No doubt about the climate/weather changing for us. Observation tells us it is getting more extreme, more severe with whatever comes. Good to be adaptable to whatever Mother Nature dishes out.


Cucumbers—All varieties of cucumbers theoretically can be used as salad cucumbers, also known as slicing cucumbers, or as pickling cucumbers. What you receive today are pickling cucumbers. The slicers are coming, but why wait? If you are interested in making pickles, let me know and I will share a great recipe I have for a salt brine pickle, made one quart jar at a time and doesn't need to be canned. Pickles are crisp and yummy!

Kale—See new kale recipes!

Salad Mix

Scallions AKA Green onions

Beets—Eat the beet greens! Good & good for you!

Summer squash—If you get tired of eating it fresh, just freeze it for winter. Grate it, put in freezer bag.


Garlic—This is not cured, but quite edible & delicious.

Dill—Good in squash dishes, or in a salad and excellent with cucumbers.

Recipe: Microwave Kale Chips

  • 1 bunch of kale
  • 1 TBS coconut oil, melted
  • Sea salt to taste

Rinse and dry kale. Tear kale leaves off their stems into small pieces. Coast leaves completely, working the oil into the leaves with a brief massage. Spread kale onto a microwave safe plate (it's ok to overlap pieces). Sprinkle sea salt over kale. Microwave on high (in a 1500 watt oven) for 3 minutes 30 seconds, tossing kale halfway; Cook time will vary depending on how powerful your microwave is, so check your greens.
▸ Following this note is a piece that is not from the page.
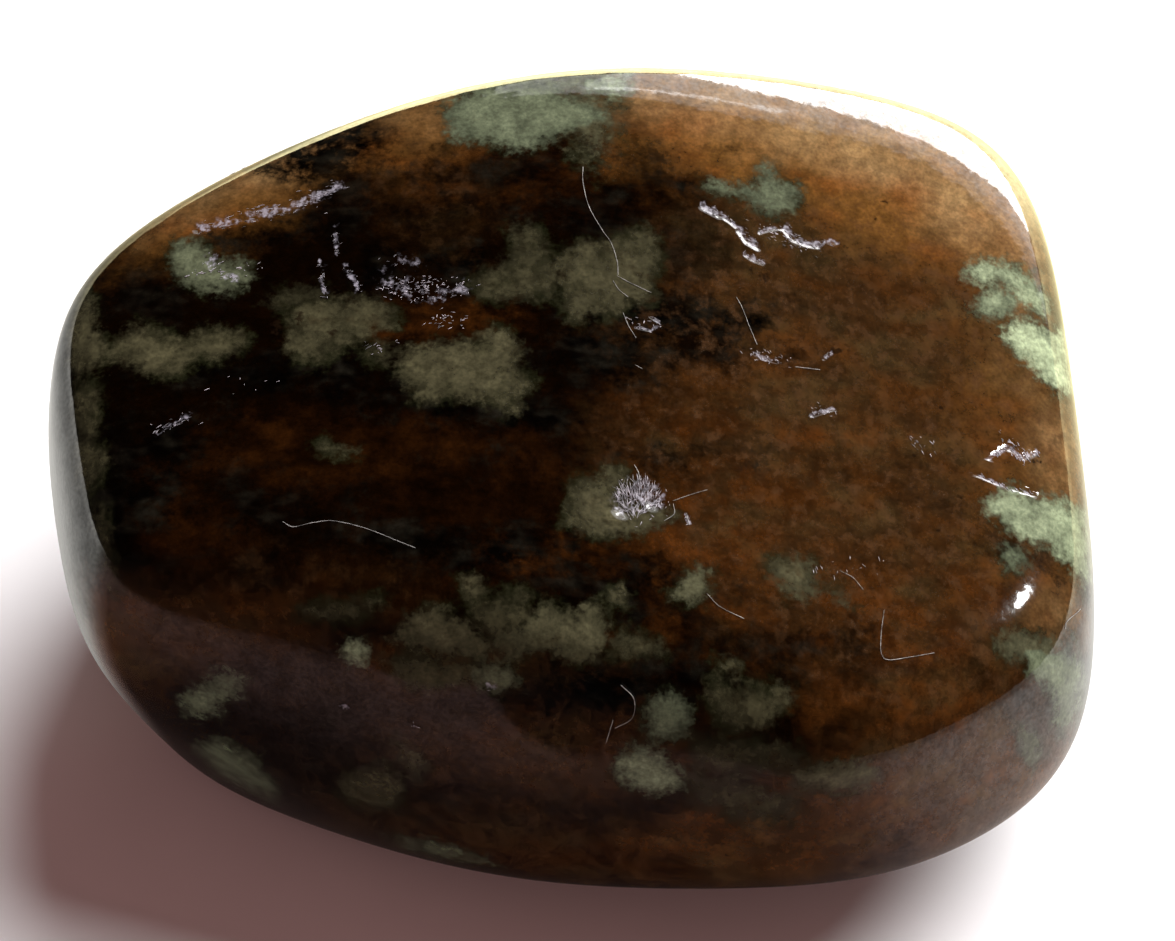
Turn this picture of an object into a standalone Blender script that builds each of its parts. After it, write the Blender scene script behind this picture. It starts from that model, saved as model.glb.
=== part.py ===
# A tumbled stone: one solid pebble, longer than it is wide and wider than it is tall.
# Tumbling wore it to a few broad ground faces that meet in soft edges, and left a few
# chips, short grooves and shallow hollows in its skin. It rests on a small flat spot.
import bmesh
import bpy
import numpy as np
from math import cos, pi, radians, sin

MM = 0.001

# Each ground face: azimuth from +X and elevation of the way it looks out (degrees), and
# its distance from the middle of the stone (mm).
GROUND_FACES = {
    "top": (109, 86, 6.2),
    "right_shoulder": (-7, 73, 6.05),
    "back_bevel": (71, 60, 9.95),
    "corner_bevel": (37, 63, 11.55),
    "front_shoulder": (-102, 29, 10.1),
    "front": (-93, 9, 11.1),
    "front_right": (-50, 22, 12.85),
    "right": (4, 3, 13.55),
    "back_right": (50, 5, 15.2),
    "back": (116, 5, 10.6),
    "back_left": (138, -8, 11.55),
    "left": (189, 19, 14.3),
    "front_left": (-116, -13, 11.35),
    "under": (0, -90, 6.55),
    "under_front": (-82, -56, 8.85),
    "under_left": (191, -19, 13.3),
    "under_back": (96, -24, 7.35),
    "under_right": (-21, -57, 11.2),
}
EDGE_TIGHTNESS = 12.7  # how sharply two ground faces meet: higher is sharper

# Broad shallow hollows: azimuth and elevation of the middle (degrees), radius and depth (mm).
HOLLOWS = {
    "front_left_dip": (-116, 36, 2.3, 0.10),
    "front_dip": (-88, 28, 2.6, 0.12),
    "back_dip": (112, 8, 3.6, 0.22),
    "left_dip": (190, -4, 2.8, 0.14),
    "right_dip": (14, -12, 2.6, 0.16),
    "under_dip_left": (200, -42, 2.6, 0.15),
    "under_dip_front": (-62, -40, 2.8, 0.18),
}

# Scars on the upper side, seen from above: points (x, y), half width and depth, all in mm.
SCARS = {
    "crushed_pit": ([(1.45, -3.95), (2.0, -3.85)], 0.55, 0.20),
    "shoulder_groove": ([(-9.2, 4.3), (-8.4, 4.6), (-7.4, 4.85), (-6.4, 5.4)], 0.34, 0.16),
    "curved_crack": ([(3.4, 5.1), (3.9, 5.0), (4.4, 4.6), (4.7, 4.2), (4.5, 3.8)], 0.24, 0.09),
    "short_crack": ([(5.4, 4.8), (6.4, 4.45), (6.7, 4.55)], 0.24, 0.09),
    "right_pits": ([(11.4, -1.0), (11.7, -0.9)], 0.28, 0.10),
}

FOOT_DEPTH = 0.03  # mm worn off underneath, which leaves the flat spot it rests on

# Mesh: squares along each side of the cube that the surface is drawn from, the half
# lengths that even out their spread (mm), and the finer net around the scars.
SQUARES = 26
SPREAD = (14.0, 11.0, 7.0)
FINE_MARGIN = 0.3
FINE_EDGES = (0.6, 0.35, 0.2)
SMOOTH_ANGLE = 35

COLOUR = (0.048, 0.036, 0.020, 1.0)
ROUGHNESS = 0.12
METALLIC = 0.0


def outward(azimuth, elevation):
    a, e = radians(azimuth), radians(elevation)
    return np.array([cos(e) * cos(a), cos(e) * sin(a), sin(e)])


FACE_SLOPES = np.array([outward(a, e) / d for a, e, d in GROUND_FACES.values()])


def surface_point(direction):
    """The worn surface along a direction from the middle, in mm."""
    share = np.clip(FACE_SLOPES @ direction, 0.0, None)
    nearest = share.max()
    blend = ((share / nearest) ** EDGE_TIGHTNESS).sum() ** (1 / EDGE_TIGHTNESS)
    return direction / (nearest * blend)


def surface_normal(point):
    share = np.clip(FACE_SLOPES @ point, 0.0, None) ** (EDGE_TIGHTNESS - 1)
    slope = share @ FACE_SLOPES
    return slope / np.linalg.norm(slope)


def bowl(distance, radius):
    """Depth share of a hollow: 1 in its middle, and 0 with a smooth rim at its radius."""
    return max(0.0, 1.0 - (distance / radius) ** 2) ** 2


def distance_to_path(point, path):
    """Distance in plan from a point to a path, which may be one short stretch."""
    place = point[:2]
    nearest = np.inf
    for start, end in zip(np.array(path[:-1]), np.array(path[1:])):
        run = end - start
        along = np.clip((place - start) @ run / (run @ run), 0.0, 1.0)
        nearest = min(nearest, np.linalg.norm(place - start - along * run))
    return nearest


def worn_depth(point):
    """How far the hollows and scars sink the surface at a point, in mm."""
    depth = 0.0
    for azimuth, elevation, radius, deep in HOLLOWS.values():
        middle = surface_point(outward(azimuth, elevation))
        depth += deep * bowl(np.linalg.norm(point - middle), radius)
    if point[2] > 0:
        for path, half_width, deep in SCARS.values():
            depth += deep * bowl(distance_to_path(point, path), half_width)
    return depth


def face_near_scar(face):
    point = np.array(face.calc_center_median())
    return point[2] > 0 and any(
        distance_to_path(point, path) < half_width + FINE_MARGIN
        for path, half_width, _ in SCARS.values()
    )


def draw_body(mesh):
    """A closed net of triangles over the worn ground faces, from a squared cube."""
    bmesh.ops.create_cube(mesh, size=2.0)
    bmesh.ops.subdivide_edges(mesh, edges=mesh.edges[:], cuts=SQUARES - 1, use_grid_fill=True)
    for vertex in mesh.verts:
        even = np.tan(np.array(vertex.co) * pi / 4) * SPREAD
        vertex.co = surface_point(even / np.linalg.norm(even))
    bmesh.ops.triangulate(mesh, faces=mesh.faces[:])


def refine_scars(mesh):
    """A finer net where a scar needs it, drawn on the same surface."""
    for longest in FINE_EDGES:
        long_edges = [edge for edge in mesh.edges if edge.calc_length() > longest]
        edges = [edge for edge in long_edges if any(map(face_near_scar, edge.link_faces))]
        bmesh.ops.subdivide_edges(mesh, edges=edges, cuts=1)
        bmesh.ops.triangulate(mesh, faces=[face for face in mesh.faces if len(face.verts) > 3])
        for vertex in mesh.verts:
            vertex.co = surface_point(np.array(vertex.co.normalized()))


def sink_wear(mesh):
    """Hollows and scars pushed in along the surface."""
    for vertex in mesh.verts:
        point = np.array(vertex.co)
        vertex.co = point - worn_depth(point) * surface_normal(point)


def wear_foot(mesh):
    """The flat spot underneath: a level cut just above the lowest point, closed again."""
    level = min(vertex.co.z for vertex in mesh.verts) + FOOT_DEPTH
    everything = mesh.verts[:] + mesh.edges[:] + mesh.faces[:]
    cut = bmesh.ops.bisect_plane(
        mesh, geom=everything, plane_co=(0, 0, level), plane_no=(0, 0, 1), clear_inner=True
    )
    rim = [part for part in cut["geom_cut"] if isinstance(part, bmesh.types.BMEdge)]
    bmesh.ops.contextual_create(mesh, geom=rim)
    bmesh.ops.recalc_face_normals(mesh, faces=mesh.faces[:])


def stand_up(mesh):
    """Scaled to metres, with the middle of its outline over the origin and its foot at zero."""
    points = np.array([vertex.co for vertex in mesh.verts])
    low, high = points.min(axis=0), points.max(axis=0)
    base = np.array([(low[0] + high[0]) / 2, (low[1] + high[1]) / 2, low[2]])
    for vertex, point in zip(mesh.verts, points):
        vertex.co = (point - base) * MM


def stone_material():
    material = bpy.data.materials.new("polished_stone")
    material.use_nodes = True
    shader = material.node_tree.nodes["Principled BSDF"]
    shader.inputs["Base Color"].default_value = COLOUR
    shader.inputs["Roughness"].default_value = ROUGHNESS
    shader.inputs["Metallic"].default_value = METALLIC
    return material


def make_stone():
    net = bmesh.new()
    draw_body(net)
    refine_scars(net)
    sink_wear(net)
    wear_foot(net)
    stand_up(net)
    mesh = bpy.data.meshes.new("stone")
    net.to_mesh(mesh)
    net.free()
    mesh.shade_smooth()
    mesh.set_sharp_from_angle(angle=radians(SMOOTH_ANGLE))
    mesh.materials.append(stone_material())
    bpy.context.scene.collection.objects.link(bpy.data.objects.new("stone", mesh))


for old in list(bpy.data.objects):
    bpy.data.objects.remove(old)
make_stone()
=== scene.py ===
from math import cos, pi, radians, sin

import bmesh
import bpy
import numpy as np
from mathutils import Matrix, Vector


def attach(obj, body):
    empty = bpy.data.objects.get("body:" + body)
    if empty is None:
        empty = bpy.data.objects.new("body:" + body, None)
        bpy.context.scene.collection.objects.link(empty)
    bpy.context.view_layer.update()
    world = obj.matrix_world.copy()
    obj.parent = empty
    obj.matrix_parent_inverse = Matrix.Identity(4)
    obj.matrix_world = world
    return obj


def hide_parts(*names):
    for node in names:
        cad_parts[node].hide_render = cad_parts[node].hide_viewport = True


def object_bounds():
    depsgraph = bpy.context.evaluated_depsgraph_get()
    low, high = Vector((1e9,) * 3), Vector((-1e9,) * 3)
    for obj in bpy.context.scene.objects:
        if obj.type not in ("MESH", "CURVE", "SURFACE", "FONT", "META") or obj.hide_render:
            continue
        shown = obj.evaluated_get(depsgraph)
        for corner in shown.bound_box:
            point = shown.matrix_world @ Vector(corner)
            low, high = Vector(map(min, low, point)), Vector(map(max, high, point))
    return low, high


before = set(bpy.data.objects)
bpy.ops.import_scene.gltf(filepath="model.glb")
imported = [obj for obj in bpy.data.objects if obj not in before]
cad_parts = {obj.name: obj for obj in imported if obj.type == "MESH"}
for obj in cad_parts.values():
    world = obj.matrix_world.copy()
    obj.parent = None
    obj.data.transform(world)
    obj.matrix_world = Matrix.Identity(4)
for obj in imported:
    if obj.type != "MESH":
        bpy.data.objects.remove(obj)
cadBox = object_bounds()
mm = 0.001

# The photo is 1175 x 941 pixels. Places on the upper side are given as its pixels, and are
# laid on the stone's own surface along the line of sight.
photo = {
    "width": 1175,
    "height": 941,
    "stoneX": 574,          # where the middle of the stone shows
    "stoneY": 475.3,
    "pixel": 0.0267,        # mm at the stone
    "elevation": 60,        # degrees above the horizon
    "distance": 150,        # mm from the stone's middle
    "sensor": 36,
    "nearClip": 10,         # mm
}
tilt = radians(photo["elevation"])
sightRight = np.array([1.0, 0.0, 0.0])
sightUp = np.array([0.0, sin(tilt), cos(tilt)])
sightBack = np.array([0.0, -cos(tilt), sin(tilt)])
focal = photo["distance"] / photo["pixel"]      # in photo pixels
offsetX = photo["width"] / 2 - photo["stoneX"]
offsetY = photo["stoneY"] - photo["height"] / 2
eye = (sightBack * photo["distance"] + sightRight * offsetX * photo["pixel"]
       + sightUp * offsetY * photo["pixel"])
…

Recipe: Kale Salad with Pecorino and Walnuts

  • 1/2 cup walnut halves or pieces
  • 1/4 cup golden raisins
  • 1TBS white wine vinegar
  • 1 TBS water
  • 1/4 cup panco or slightly coarse homemade bread crumbs
  • 1 clove garlic, minced or pressed
  • Coarse or kosher salt
  • 3 TBS olive oil
  • 1 bunch kale
  • 2 Ounces (1/2 cup) pecorino cheese, grated or ground in a food processor.
  • Juice of half a lemon
  • Freshly ground black pepper or red pepper flakes, to taste.

Prepare walnuts: Heat oven to 350. Toast walnuts on a baking sheet for 10 minutes, tossing once. Let cool & coarsely chop.

Prepare raisins: In a small saucepan over low heat, simmer white wine vinegar, water & raisins for 5 minutes, until plump and soft . Set aside in liquid.

Prepare crumbs: Toast bread crumbs, garlic & 2 teaspoons of the olive oil in a skillet together with a pinch of salt until golden. Set aside.

Prepare kale: Trim heavy stems off kale and remove ribs.

Stack sections of leaves & roll them into a tube, then cut into very thin ribbons crosswise.

Assemble salad: Put kale in large bowl. Add percornio, walnuts & raisins (Leaving any leftover vinegar mixture in dish), remaining 2 TBS olive oil & lemon juice & toss until all the kale ribbons are coated. Taste & adjust seasonings with salt, pepper & some of the reserved vinegar mixture from the raisins. Let stand 10 minutes before serving. Toss with breadcrumbs & finally 1 tsp drizzle of olive oil.